When autoscale does not behave as expected, check the autoscale history:

# View autoscale history for the last hour
az monitor autoscale history list \
  --resource-group my-rg \
  --autoscale-name my-autoscale-settings \
  --output table

Each history entry shows the time, the rule that triggered, the action taken, and whether it succeeded. Common reasons for unexpected behaviour:

  • Cooldown period still active — Azure will not scale again until the cooldown expires
  • Already at minimum or maximum count — no further scaling is possible
  • Conflicting rules — a scale-out and scale-in rule both matching simultaneously causes the scale-out rule to win
  • Metric data lag — Azure Monitor metrics have a 1–5 minute ingestion delay; rules using very short evaluation windows may miss spikes

Common autoscaling mistakes

  1. Setting identical scale-out and scale-in thresholds. If scale-out triggers at 60% CPU and scale-in triggers at 60% CPU, adding instances reduces per-instance CPU slightly, which immediately triggers scale-in, which raises CPU, which triggers scale-out — an endless flapping loop. Keep a gap between the two thresholds (for example, scale out at 70%, scale in at 30%).
  2. Not accounting for cold-start time. If your VM bootstrap takes 8 minutes, autoscale will not help you absorb a traffic spike that peaks in 5 minutes. Pre-warm with scheduled scaling, or switch to a faster-booting container-based solution for latency-sensitive scale requirements.
  3. No minimum instance count. A minimum of 0 saves money during quiet periods but means your first user after an idle period waits for a fresh VM to boot. Decide whether cold starts are acceptable for your workload before setting minimum to 0.

Frequently asked questions

How long does it take for new Scale Set instances to come online?

It depends on how fast your VM boots. A VM booting from a Marketplace image with a bootstrap script can take 5–15 minutes. A VM booting from a pre-baked custom image can be ready in 1–3 minutes. For workloads with fast spikes, pre-warm your instances by keeping a minimum count above zero and using scale-out aggressively, or consider Azure Container Apps which scales to zero and back much faster.

What is the difference between metric-based and schedule-based autoscaling?

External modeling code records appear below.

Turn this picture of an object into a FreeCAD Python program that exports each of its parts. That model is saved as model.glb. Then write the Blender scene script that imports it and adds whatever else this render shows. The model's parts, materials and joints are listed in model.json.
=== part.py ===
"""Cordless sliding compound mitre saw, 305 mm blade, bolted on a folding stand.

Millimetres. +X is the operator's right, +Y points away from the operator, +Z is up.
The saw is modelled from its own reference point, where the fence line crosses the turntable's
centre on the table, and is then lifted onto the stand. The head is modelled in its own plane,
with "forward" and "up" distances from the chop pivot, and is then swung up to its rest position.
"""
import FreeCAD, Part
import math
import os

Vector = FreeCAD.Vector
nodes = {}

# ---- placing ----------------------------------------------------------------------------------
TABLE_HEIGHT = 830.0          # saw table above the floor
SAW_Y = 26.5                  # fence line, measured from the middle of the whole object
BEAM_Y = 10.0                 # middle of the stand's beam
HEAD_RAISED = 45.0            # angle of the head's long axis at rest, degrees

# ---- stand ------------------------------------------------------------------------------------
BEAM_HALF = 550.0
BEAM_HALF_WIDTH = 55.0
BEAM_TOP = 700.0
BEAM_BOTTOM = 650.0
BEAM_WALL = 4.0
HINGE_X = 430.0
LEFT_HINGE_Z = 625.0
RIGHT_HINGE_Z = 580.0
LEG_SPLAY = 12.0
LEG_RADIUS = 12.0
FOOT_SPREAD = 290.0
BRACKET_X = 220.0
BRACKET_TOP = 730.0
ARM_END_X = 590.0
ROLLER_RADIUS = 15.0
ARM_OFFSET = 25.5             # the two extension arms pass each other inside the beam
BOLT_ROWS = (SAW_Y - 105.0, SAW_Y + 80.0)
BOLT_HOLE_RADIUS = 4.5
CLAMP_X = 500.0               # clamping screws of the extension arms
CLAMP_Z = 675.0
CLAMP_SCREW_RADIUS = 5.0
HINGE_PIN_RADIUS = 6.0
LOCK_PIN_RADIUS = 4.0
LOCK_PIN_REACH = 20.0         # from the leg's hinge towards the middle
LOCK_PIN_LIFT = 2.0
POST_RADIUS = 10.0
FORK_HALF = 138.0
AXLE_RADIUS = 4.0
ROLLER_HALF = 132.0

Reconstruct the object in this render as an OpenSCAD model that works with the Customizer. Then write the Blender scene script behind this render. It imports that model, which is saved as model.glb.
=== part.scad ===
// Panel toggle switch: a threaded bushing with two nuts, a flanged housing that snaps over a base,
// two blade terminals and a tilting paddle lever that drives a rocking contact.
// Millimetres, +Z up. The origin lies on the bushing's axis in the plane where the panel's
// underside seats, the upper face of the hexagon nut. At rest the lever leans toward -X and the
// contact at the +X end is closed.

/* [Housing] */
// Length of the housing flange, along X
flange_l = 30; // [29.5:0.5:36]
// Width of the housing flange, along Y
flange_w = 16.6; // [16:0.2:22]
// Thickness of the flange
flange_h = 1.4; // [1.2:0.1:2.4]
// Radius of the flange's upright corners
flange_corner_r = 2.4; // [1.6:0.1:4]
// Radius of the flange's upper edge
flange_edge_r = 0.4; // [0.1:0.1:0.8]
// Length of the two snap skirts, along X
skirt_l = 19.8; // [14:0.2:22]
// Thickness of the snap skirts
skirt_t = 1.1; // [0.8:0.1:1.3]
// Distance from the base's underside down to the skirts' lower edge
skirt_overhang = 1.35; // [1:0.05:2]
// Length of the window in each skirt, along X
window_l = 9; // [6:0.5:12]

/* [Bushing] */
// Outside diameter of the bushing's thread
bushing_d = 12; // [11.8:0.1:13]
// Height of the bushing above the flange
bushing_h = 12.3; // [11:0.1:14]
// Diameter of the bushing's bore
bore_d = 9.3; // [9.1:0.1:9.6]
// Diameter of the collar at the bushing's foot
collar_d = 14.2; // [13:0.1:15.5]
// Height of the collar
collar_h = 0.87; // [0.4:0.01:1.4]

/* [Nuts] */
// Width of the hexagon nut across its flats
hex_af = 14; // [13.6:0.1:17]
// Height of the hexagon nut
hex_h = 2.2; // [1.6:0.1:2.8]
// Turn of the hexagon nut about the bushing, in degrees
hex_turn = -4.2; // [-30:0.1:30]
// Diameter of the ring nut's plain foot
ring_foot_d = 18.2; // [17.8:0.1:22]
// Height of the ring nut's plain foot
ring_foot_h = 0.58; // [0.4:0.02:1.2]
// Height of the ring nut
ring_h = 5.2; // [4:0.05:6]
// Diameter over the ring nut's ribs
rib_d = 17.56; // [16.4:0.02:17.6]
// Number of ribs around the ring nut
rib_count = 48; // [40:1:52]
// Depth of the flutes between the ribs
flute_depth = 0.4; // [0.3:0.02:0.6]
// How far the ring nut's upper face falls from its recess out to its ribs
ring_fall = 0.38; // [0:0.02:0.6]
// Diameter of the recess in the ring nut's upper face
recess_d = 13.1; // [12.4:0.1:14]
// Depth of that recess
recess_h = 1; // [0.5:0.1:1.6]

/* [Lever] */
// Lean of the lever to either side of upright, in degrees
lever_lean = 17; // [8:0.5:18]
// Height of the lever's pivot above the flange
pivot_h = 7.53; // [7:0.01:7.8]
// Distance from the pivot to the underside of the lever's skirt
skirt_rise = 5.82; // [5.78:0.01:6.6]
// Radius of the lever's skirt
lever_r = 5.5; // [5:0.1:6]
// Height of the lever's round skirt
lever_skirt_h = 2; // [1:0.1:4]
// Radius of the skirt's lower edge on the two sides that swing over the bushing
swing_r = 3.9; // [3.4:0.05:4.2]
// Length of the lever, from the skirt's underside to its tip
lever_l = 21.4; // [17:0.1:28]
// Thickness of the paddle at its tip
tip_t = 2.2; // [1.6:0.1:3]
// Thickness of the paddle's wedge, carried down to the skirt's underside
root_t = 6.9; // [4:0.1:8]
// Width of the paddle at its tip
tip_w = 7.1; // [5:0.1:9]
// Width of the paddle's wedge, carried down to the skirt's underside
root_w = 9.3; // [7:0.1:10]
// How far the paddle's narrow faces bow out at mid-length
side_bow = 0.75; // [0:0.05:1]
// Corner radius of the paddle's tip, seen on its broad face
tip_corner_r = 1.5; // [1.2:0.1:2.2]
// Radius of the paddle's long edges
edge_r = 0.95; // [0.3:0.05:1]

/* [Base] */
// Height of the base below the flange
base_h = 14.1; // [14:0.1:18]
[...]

Metric-based autoscaling reacts to live data — CPU, memory, queue depth, or custom metrics — and scales when thresholds are crossed. Schedule-based autoscaling adjusts capacity on a time table regardless of current load. Many production systems use both: a schedule to pre-warm before known peak periods, and metrics to handle unexpected surges.

Can autoscaling scale to zero?

Scale Sets have a minimum instance count setting. You can set it to zero, which means the Scale Set will scale down completely when there is no load. However, cold-start time (booting from zero to the first instance handling traffic) can be 2–10 minutes depending on image size and bootstrap time. For workloads that need to respond instantly, keep a minimum of 1 or 2 warm instances.

Last verified: 19 March 2026 Cloud services change frequently. Verify details against official documentation before making infrastructure decisions.